**Exercise description:** Reproduce all of the data word for word.

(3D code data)

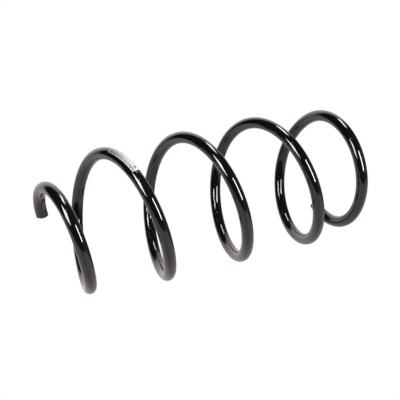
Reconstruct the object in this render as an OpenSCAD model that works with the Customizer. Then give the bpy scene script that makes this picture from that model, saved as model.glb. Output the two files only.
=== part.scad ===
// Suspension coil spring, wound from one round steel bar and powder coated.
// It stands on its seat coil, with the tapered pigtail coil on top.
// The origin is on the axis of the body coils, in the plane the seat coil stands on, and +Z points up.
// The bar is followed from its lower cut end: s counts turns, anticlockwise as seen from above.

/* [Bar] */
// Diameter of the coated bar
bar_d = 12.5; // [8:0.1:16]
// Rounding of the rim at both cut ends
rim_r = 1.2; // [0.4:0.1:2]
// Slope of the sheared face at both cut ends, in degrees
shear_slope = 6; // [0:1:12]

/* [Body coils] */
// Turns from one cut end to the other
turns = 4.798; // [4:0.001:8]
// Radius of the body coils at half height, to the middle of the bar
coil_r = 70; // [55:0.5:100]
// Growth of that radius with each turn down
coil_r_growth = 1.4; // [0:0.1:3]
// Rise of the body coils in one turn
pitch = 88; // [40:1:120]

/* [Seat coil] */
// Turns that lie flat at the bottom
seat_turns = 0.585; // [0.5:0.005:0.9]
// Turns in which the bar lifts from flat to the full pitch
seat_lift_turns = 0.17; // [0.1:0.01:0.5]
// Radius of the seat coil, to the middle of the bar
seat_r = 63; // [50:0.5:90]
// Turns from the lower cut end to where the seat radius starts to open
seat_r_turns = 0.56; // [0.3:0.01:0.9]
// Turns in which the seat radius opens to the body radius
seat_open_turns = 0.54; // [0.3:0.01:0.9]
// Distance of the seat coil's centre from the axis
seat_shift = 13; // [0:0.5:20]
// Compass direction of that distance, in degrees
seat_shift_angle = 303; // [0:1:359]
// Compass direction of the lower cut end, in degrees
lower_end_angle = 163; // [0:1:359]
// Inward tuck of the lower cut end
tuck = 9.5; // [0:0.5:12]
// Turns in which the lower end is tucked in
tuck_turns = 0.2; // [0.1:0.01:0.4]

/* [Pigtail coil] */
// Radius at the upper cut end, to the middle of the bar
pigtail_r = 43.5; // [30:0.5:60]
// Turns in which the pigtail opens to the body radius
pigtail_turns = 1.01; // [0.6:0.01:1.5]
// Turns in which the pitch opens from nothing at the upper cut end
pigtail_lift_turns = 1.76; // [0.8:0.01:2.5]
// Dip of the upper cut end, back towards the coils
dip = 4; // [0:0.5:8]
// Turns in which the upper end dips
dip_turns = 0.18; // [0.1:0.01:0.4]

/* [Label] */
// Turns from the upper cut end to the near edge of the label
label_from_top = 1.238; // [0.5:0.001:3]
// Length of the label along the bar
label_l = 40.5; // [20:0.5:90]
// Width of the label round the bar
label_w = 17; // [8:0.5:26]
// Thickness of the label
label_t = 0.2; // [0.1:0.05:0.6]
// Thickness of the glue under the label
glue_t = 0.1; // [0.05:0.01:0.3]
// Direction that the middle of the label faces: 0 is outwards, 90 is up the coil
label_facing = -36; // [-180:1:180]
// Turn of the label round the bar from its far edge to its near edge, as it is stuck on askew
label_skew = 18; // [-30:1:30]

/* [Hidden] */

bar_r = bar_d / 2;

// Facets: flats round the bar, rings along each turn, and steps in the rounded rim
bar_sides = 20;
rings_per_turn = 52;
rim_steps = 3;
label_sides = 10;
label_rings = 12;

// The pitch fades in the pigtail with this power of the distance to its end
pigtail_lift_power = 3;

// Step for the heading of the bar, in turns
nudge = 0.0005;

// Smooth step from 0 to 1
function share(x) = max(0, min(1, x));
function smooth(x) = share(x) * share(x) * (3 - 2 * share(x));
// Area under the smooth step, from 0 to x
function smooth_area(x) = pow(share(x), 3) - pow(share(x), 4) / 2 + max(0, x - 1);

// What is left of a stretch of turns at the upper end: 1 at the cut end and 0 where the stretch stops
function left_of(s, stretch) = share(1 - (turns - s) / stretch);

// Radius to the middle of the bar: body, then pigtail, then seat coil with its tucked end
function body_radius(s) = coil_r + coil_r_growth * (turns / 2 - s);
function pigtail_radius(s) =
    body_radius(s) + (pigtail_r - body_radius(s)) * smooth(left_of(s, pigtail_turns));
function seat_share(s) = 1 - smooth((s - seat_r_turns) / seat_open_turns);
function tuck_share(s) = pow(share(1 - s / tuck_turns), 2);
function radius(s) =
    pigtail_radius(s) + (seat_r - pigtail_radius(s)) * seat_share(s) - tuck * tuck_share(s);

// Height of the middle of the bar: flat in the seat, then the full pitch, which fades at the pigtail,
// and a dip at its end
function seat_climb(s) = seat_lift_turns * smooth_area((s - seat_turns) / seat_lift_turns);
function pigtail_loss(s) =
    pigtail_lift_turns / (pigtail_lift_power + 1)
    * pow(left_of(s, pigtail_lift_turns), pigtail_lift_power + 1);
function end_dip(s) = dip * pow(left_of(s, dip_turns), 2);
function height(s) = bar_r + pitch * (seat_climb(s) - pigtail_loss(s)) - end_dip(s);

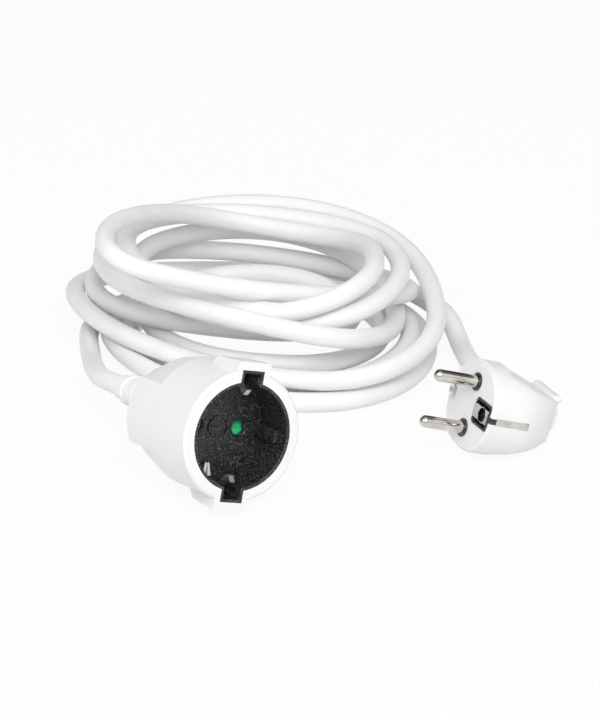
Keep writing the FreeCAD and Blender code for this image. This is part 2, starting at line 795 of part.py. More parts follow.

**Finished exercise:**
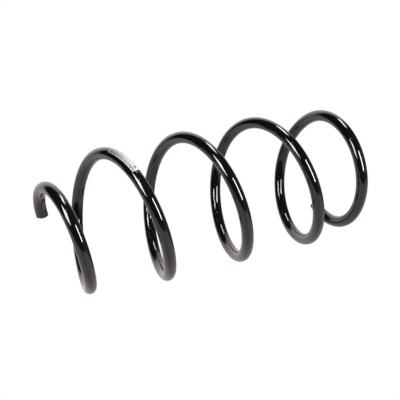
Reconstruct the object in this render as an OpenSCAD model that works with the Customizer. Then give the bpy scene script that makes this picture from that model, saved as model.glb. Output the two files only.
=== part.scad ===
// Suspension coil spring, wound from one round steel bar and powder coated.
// It stands on its seat coil, with the tapered pigtail coil on top.
// The origin is on the axis of the body coils, in the plane the seat coil stands on, and +Z points up.
// The bar is followed from its lower cut end: s counts turns, anticlockwise as seen from above.

/* [Bar] */
// Diameter of the coated bar
bar_d = 12.5; // [8:0.1:16]
// Rounding of the rim at both cut ends
rim_r = 1.2; // [0.4:0.1:2]
// Slope of the sheared face at both cut ends, in degrees
shear_slope = 6; // [0:1:12]

/* [Body coils] */
// Turns from one cut end to the other
turns = 4.798; // [4:0.001:8]
// Radius of the body coils at half height, to the middle of the bar
coil_r = 70; // [55:0.5:100]
// Growth of that radius with each turn down
coil_r_growth = 1.4; // [0:0.1:3]
// Rise of the body coils in one turn
pitch = 88; // [40:1:120]

/* [Seat coil] */
// Turns that lie flat at the bottom
seat_turns = 0.585; // [0.5:0.005:0.9]
// Turns in which the bar lifts from flat to the full pitch
seat_lift_turns = 0.17; // [0.1:0.01:0.5]
// Radius of the seat coil, to the middle of the bar
seat_r = 63; // [50:0.5:90]
// Turns from the lower cut end to where the seat radius starts to open
seat_r_turns = 0.56; // [0.3:0.01:0.9]
// Turns in which the seat radius opens to the body radius
seat_open_turns = 0.54; // [0.3:0.01:0.9]
// Distance of the seat coil's centre from the axis
seat_shift = 13; // [0:0.5:20]
// Compass direction of that distance, in degrees
seat_shift_angle = 303; // [0:1:359]
// Compass direction of the lower cut end, in degrees
lower_end_angle = 163; // [0:1:359]
// Inward tuck of the lower cut end
tuck = 9.5; // [0:0.5:12]
// Turns in which the lower end is tucked in
tuck_turns = 0.2; // [0.1:0.01:0.4]

/* [Pigtail coil] */
// Radius at the upper cut end, to the middle of the bar
pigtail_r = 43.5; // [30:0.5:60]
// Turns in which the pigtail opens to the body radius
pigtail_turns = 1.01; // [0.6:0.01:1.5]
// Turns in which the pitch opens from nothing at the upper cut end
pigtail_lift_turns = 1.76; // [0.8:0.01:2.5]
// Dip of the upper cut end, back towards the coils
dip = 4; // [0:0.5:8]
// Turns in which the upper end dips
dip_turns = 0.18; // [0.1:0.01:0.4]

/* [Label] */
// Turns from the upper cut end to the near edge of the label
label_from_top = 1.238; // [0.5:0.001:3]
// Length of the label along the bar
label_l = 40.5; // [20:0.5:90]
// Width of the label round the bar
label_w = 17; // [8:0.5:26]
// Thickness of the label
label_t = 0.2; // [0.1:0.05:0.6]
// Thickness of the glue under the label
glue_t = 0.1; // [0.05:0.01:0.3]
// Direction that the middle of the label faces: 0 is outwards, 90 is up the coil
label_facing = -36; // [-180:1:180]
// Turn of the label round the bar from its far edge to its near edge, as it is stuck on askew
label_skew = 18; // [-30:1:30]

/* [Hidden] */

bar_r = bar_d / 2;

// Facets: flats round the bar, rings along each turn, and steps in the rounded rim
bar_sides = 20;
rings_per_turn = 52;
rim_steps = 3;
label_sides = 10;
label_rings = 12;

// The pitch fades in the pigtail with this power of the distance to its end
pigtail_lift_power = 3;

// Step for the heading of the bar, in turns
nudge = 0.0005;

// Smooth step from 0 to 1
function share(x) = max(0, min(1, x));
function smooth(x) = share(x) * share(x) * (3 - 2 * share(x));
// Area under the smooth step, from 0 to x
function smooth_area(x) = pow(share(x), 3) - pow(share(x), 4) / 2 + max(0, x - 1);

// What is left of a stretch of turns at the upper end: 1 at the cut end and 0 where the stretch stops
function left_of(s, stretch) = share(1 - (turns - s) / stretch);

// Radius to the middle of the bar: body, then pigtail, then seat coil with its tucked end
function body_radius(s) = coil_r + coil_r_growth * (turns / 2 - s);
function pigtail_radius(s) =
    body_radius(s) + (pigtail_r - body_radius(s)) * smooth(left_of(s, pigtail_turns));
function seat_share(s) = 1 - smooth((s - seat_r_turns) / seat_open_turns);
function tuck_share(s) = pow(share(1 - s / tuck_turns), 2);
function radius(s) =
    pigtail_radius(s) + (seat_r - pigtail_radius(s)) * seat_share(s) - tuck * tuck_share(s);

// Height of the middle of the bar: flat in the seat, then the full pitch, which fades at the pigtail,
// and a dip at its end
function seat_climb(s) = seat_lift_turns * smooth_area((s - seat_turns) / seat_lift_turns);
function pigtail_loss(s) =
    pigtail_lift_turns / (pigtail_lift_power + 1)
    * pow(left_of(s, pigtail_lift_turns), pigtail_lift_power + 1);
function end_dip(s) = dip * pow(left_of(s, dip_turns), 2);
function height(s) = bar_r + pitch * (seat_climb(s) - pigtail_loss(s)) - end_dip(s);

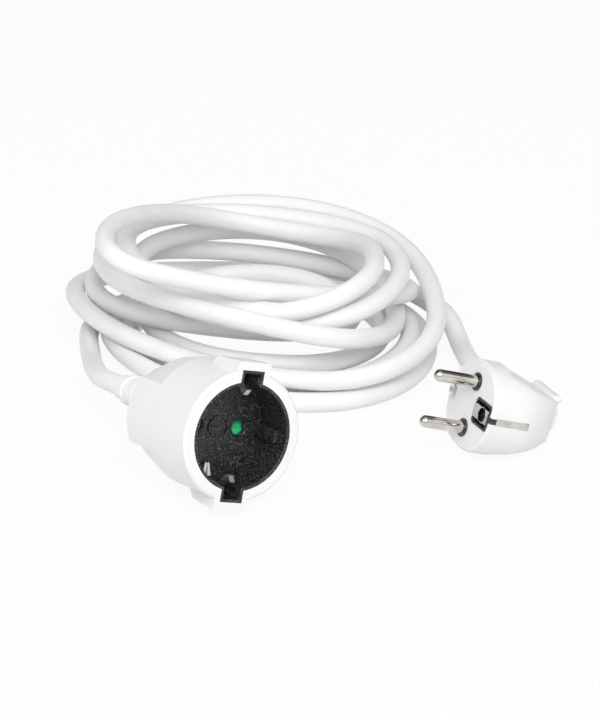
Keep writing the FreeCAD and Blender code for this image. This is part 2, starting at line 795 of part.py. More parts follow.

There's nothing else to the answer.